Execs win limited pay disclosure reprieve

disclosure/remuneration/australian-securities-and-investments-commission/

10 August 2004
| By Liam Egan |

By Craig Phillips

Australian asset management firms have won a temporary reprieve from having to disclose the level of remuneration paid to directors and executives in reporting their annual results.

A class order issued by the Australian Securities and Investments Commission (ASIC) provides short-term relief from any requirement for financial reports of registered schemes that are disclosing entities to reveal remuneration paid directly or indirectly to directors and executives of their responsible entities.

However, the order only covers financial years and half-years ending June 30, 2004, and does not include reports ending September 30, 2004.

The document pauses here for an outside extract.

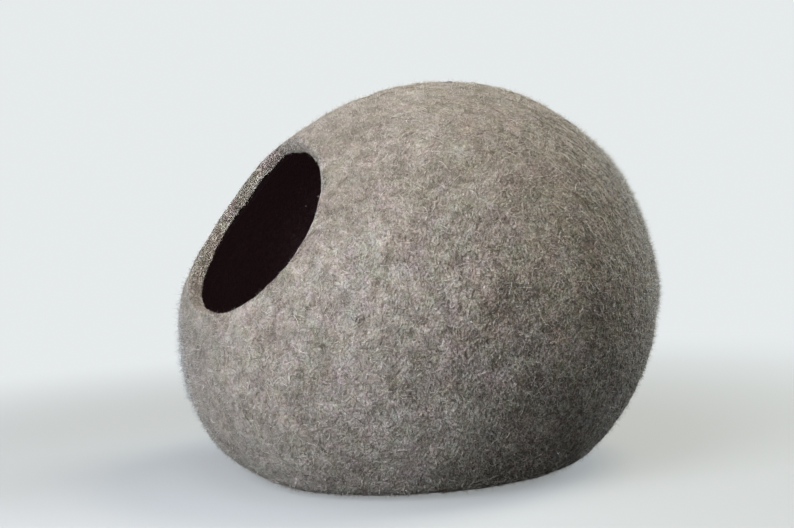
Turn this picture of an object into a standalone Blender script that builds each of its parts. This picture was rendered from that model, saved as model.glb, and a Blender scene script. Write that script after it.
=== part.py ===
"""Felt cat cave: one seamless shell of thick wet-felted wool with an oval mouth cut into it.

The maker lays wool round a ball, felts it into one piece, cuts the mouth, and fulls the
shell until it stands by itself on a flat base.  So the whole cave is one closed solid.
Metres, +Z up, origin on the table under the middle of the cave, mouth facing -Y.
"""
import bpy
import numpy as np

# ---- Driving dimensions (metres, degrees) ---------------------------------------------
HALF_WIDTH = 0.215           # body centre to either side
FRONT_REACH = 0.223          # body centre to the front, before the mouth is cut
BACK_REACH = 0.207           # body centre to the back
TOP_RISE = 0.217             # body centre to the crown
BOTTOM_DROP = 0.183          # how deep the ball would hang if no table pressed it flat
CENTRE_HEIGHT = 0.1335       # table to body centre
BASE_TURN = 0.020            # softness of the turn from the flat base up into the wall
LEAN = 0.117                 # metres that the body leans back for each metre of height
FELT = 0.013                 # wall thickness
EDGE_ROUNDING = 0.002        # softened corners of the cut edge
EDGE_ANGLE = 60.0            # corners sharper than this are softened
LEVEL_SLOPE = 0.05           # directions less steep than this never reach the table

MOUTH_RISE = 27.2            # angle of the mouth's axis above level
MOUTH_RADIUS = 23.2          # mean angular radius of the mouth, seen from the body centre
MOUTH_OVAL = 2.2             # how much wider and lower the oval is than round
MOUTH_TIP = -18.0            # turn of the oval in its own plane
MOUTH_CORNER = 0.55          # slight three-cornered unevenness of the hand cut

SEGMENTS = 60                # columns round the mouth
# Rings from the mouth's edge to the middle of the base: share of the way, number of rings
RING_ZONES = (
    # to_share, rings
    (0.62, 18),              # wall
    (0.78, 8),               # turn into the base
    (1.00, 5),               # flat base
)
# Soft swells (+) and dents (-) of the handmade wall.  Azimuth runs from the front (-Y)
# towards +X, elevation is above level, both seen from the body centre.
SWELLS = (
    # azimuth, elevation, height, spread
    (-33.5, 5.4, 0.0090, 12.5),      # lower lip, at the far side of the mouth
    (-34.0, -29.0, 0.0030, 11.0),    # front foot
    (-16.0, -49.0, -0.0150, 15.0),   # the base turns up early under it
    (-34.0, 60.0, -0.0018, 9.0),     # flat above the mouth
    (-34.0, 79.0, -0.0014, 8.0),     # and again near the crown
    (146.0, 1.0, 0.0022, 8.0),       # back bulge
    (146.0, 12.0, -0.0018, 6.0),
    (146.0, 38.0, 0.0018, 8.0),      # back shoulder
    (146.0, 54.0, -0.0014, 8.0),
    (146.0, -26.0, -0.0026, 7.0),    # waist above the base at the back
    (146.0, -52.0, 0.0022, 9.0),
    (62.0, -8.0, 0.0020, 20.0),      # broad full cheek on the +X side
    (95.0, 35.0, -0.0016, 16.0),
    (-90.0, 12.0, -0.0024, 18.0),    # hand-patted flats and fullness on the -X side
    (-120.0, -15.0, 0.0026, 16.0),
    (-165.0, 30.0, -0.0020, 15.0),
)

BODY_CENTRE = np.array([0.0, 0.0, CENTRE_HEIGHT])
SIDEWAYS = np.array([1.0, 0.0, 0.0])


# ---- The shape of the outer face --------------------------------------------------------
def heading(azimuth, elevation):
    """Unit vector at an azimuth from the front towards +X and an elevation, in degrees."""
    a = np.radians(azimuth)
    e = np.radians(elevation)
    return np.array([np.sin(a) * np.cos(e), -np.cos(a) * np.cos(e), np.sin(e)])


def soft_minimum(first, second, softness):
    """The smaller of two distances, with their meeting rounded off over the softness."""
    overlap = np.maximum(softness - np.abs(first - second), 0.0)
    return np.minimum(first, second) - overlap ** 2 / (4.0 * softness)


def outer_face(direction):
    """Points of the outer face in the given unit directions from the body centre.

    Each direction meets an ellipsoid whose half-lengths differ for front and back, and
    for top and bottom.  Swells are added, the table presses the bottom flat, and the
    whole body leans back a little with height.
    """
    x, y, z = np.moveaxis(direction, -1, 0)
    reach = np.where(y < 0, FRONT_REACH, BACK_REACH)
    drop = np.where(z < 0, BOTTOM_DROP, TOP_RISE)
    distance = 1.0 / np.sqrt((x / HALF_WIDTH) ** 2 + (y / reach) ** 2 + (z / drop) ** 2)
    for azimuth, elevation, height, spread in SWELLS:
        away = np.degrees(np.arccos(np.clip(direction @ heading(azimuth, elevation), -1, 1)))
        distance = distance + height * np.exp(-((away / spread) ** 2))
    to_table = CENTRE_HEIGHT / np.maximum(-z, LEVEL_SLOPE)
    distance = soft_minimum(distance, to_table, BASE_TURN)
    point = direction * distance[..., None]
    point[..., 1] += LEAN * point[..., 2]
    point = point + BODY_CENTRE
    point[..., 2] = np.maximum(point[..., 2], 0.0)
    return point


def ring_directions(share, around):
    """Directions on rings that open from the mouth and close again under the base.

    At share 0 the ring is the mouth's edge, about the mouth's axis.  As the share grows
    the ring opens and its centre walks up to the plumb line, so that the last rings lie
    level round the foot of the plumb line.
    """
    tilt = np.radians(MOUTH_RISE + (90.0 - MOUTH_RISE) * share)
    zero = np.zeros_like(tilt)
    centre = np.stack([zero, -np.cos(tilt), np.sin(tilt)], axis=-1)
    upward = np.stack([zero, np.sin(tilt), np.cos(tilt)], axis=-1)
    oval = MOUTH_OVAL * np.cos(2.0 * (around - np.radians(MOUTH_TIP)))
    corner = MOUTH_CORNER * np.cos(3.0 * around)
    edge = np.radians(MOUTH_RADIUS + oval + corner)
    radius = edge * (1.0 - share) + np.pi * share
    across = np.cos(around)[..., None] * SIDEWAYS + np.sin(around)[..., None] * upward
    return np.cos(radius)[..., None] * centre + np.sin(radius)[..., None] * across


def ring_shares():
    """Shares of the way from the mouth's edge to the base for each ring, ends included."""
    shares = [0.0]
    for to_share, rings in RING_ZONES:
        step = (to_share - shares[-1]) / rings
        shares.extend(shares[-1] + step * np.arange(1, rings + 1))
    return np.array(shares)


# ---- Mesh, thickness and edge ------------------------------------------------------------
def outer_mesh(name):
    """The outer face as rings of quads round the mouth, closed at the middle of the base."""
    shares = ring_shares()[:-1]
    around = np.arange(SEGMENTS) * 2.0 * np.pi / SEGMENTS
    share_grid, around_grid = np.meshgrid(shares, around, indexing="ij")
    rings = outer_face(ring_directions(share_grid, around_grid))
    foot = outer_face(np.array([[0.0, 0.0, -1.0]]))
    points = np.concatenate([rings.reshape(-1, 3), foot])
    middle = (points.min(axis=0) + points.max(axis=0)) / 2.0
    points[:, :2] -= middle[:2]

    faces = []
    for ring in range(len(shares) - 1):
        for column in range(SEGMENTS):
            following = (column + 1) % SEGMENTS
            low = ring * SEGMENTS
            high = low + SEGMENTS
            faces.append((low + column, high + column, high + following, low + following))
    last = (len(shares) - 1) * SEGMENTS
    for column in range(SEGMENTS):
        faces.append((last + column, len(points) - 1, last + (column + 1) % SEGMENTS))

    mesh = bpy.data.meshes.new(name)
    mesh.from_pydata(points.tolist(), [], faces)
    mesh.update()
    mesh.shade_smooth()
    return mesh


def felt_material():
    """Heathered grey-brown wool."""
    material = bpy.data.materials.new("grey_brown_wool")
    material.use_nodes = True
    shader = material.node_tree.nodes["Principled BSDF"]
    shader.inputs["Base Color"].default_value = (0.33, 0.295, 0.26, 1.0)
    shader.inputs["Roughness"].default_value = 0.95
    shader.inputs["Metallic"].default_value = 0.0
    return material


def make_shell():
    """The cave: the outer face, thickened inwards, with the cut edge softened."""
    mesh = outer_mesh("felt_shell")
    mesh.materials.append(felt_material())
    shell = bpy.data.objects.new("felt_shell", mesh)
    bpy.context.scene.collection.objects.link(shell)

    thickness = shell.modifiers.new("felt_thickness", "SOLIDIFY")
    thickness.thickness = FELT
    thickness.offset = -1.0
    thickness.use_even_offset = True

    edge = shell.modifiers.new("soft_cut_edge", "BEVEL")
    edge.width = EDGE_ROUNDING
    edge.segments = 2
    edge.limit_method = "ANGLE"
    edge.angle_limit = np.radians(EDGE_ANGLE)
    return shell


def main():
    for old in list(bpy.data.objects):
        bpy.data.objects.remove(old, do_unlink=True)
    make_shell()


main()
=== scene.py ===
# %% [markdown]
# # A felted cat cave
#
# This lesson dresses a hollow ball of wool felt that a cat sleeps in. A maker lays loose
# wool round a ball, wets and rolls it until it shrinks into one thick seamless skin, cuts
# an oval mouth with scissors and presses the bottom flat. There is no seam, stitch or
# lining, so the looks rest on four things: the slightly uneven round of the body, the cut
# lip, the heathered mix of grey and brown wool, and the loose fibres that stand out of it.
#
# The construction model is loaded first as a fixed frame. It gives the size and the place
# of the shell, and everything below is built round it in metres, with the mouth facing -Y.

# %% Load the frame
import math

import bpy
import numpy as np
from mathutils import Matrix, Vector


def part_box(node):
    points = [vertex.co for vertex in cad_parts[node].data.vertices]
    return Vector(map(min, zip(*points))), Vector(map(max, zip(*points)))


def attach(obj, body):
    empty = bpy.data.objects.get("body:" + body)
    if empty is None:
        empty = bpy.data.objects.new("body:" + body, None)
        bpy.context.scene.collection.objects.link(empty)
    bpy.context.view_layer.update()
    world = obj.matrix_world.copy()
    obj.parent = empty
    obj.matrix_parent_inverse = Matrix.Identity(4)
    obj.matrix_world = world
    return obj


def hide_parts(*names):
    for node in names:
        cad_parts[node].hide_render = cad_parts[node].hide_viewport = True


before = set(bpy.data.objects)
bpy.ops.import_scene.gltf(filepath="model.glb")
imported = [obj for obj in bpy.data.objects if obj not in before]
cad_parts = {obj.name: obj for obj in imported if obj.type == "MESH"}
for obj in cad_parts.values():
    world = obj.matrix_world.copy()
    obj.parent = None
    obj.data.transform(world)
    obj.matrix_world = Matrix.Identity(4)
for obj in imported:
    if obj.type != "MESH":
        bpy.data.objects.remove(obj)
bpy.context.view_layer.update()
SHELL_LOW, SHELL_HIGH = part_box("felt_shell")
SHELL_SIZE = SHELL_HIGH - SHELL_LOW
print("shell size", [round(side, 4) for side in SHELL_SIZE])

# %% [markdown]
# ## Camera
#
# The camera stands low beside the cave and looks slightly across the mouth, so that the
# far lip shows as a thin band in front of the dark inside. It could be aimed with a
# tracking constraint. Here its axes are worked out from four angles, because the camera
# is also rolled a little, as a hand-held one is.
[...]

The order was made following a request by the Australian Accounting Standards Board (AASB) for relief from any relevant disclosure requirement of accounting standard AASB 1046 ‘Director and Executive Disclosures by Disclosing Entities’.

AASB announced on June 21 this year that AASB 1046 effectively required externally managed trusts to disclose the remuneration of directors and executives.

However, where a responsible entity has more than one managed investment scheme, the AASB said that the cost of remuneration of specified directors and executives must be allocated on an appropriate basis to each scheme.

Also, when the responsible entity considers allocation on a meaningful basis impossible, the full remuneration of each person should be disclosed.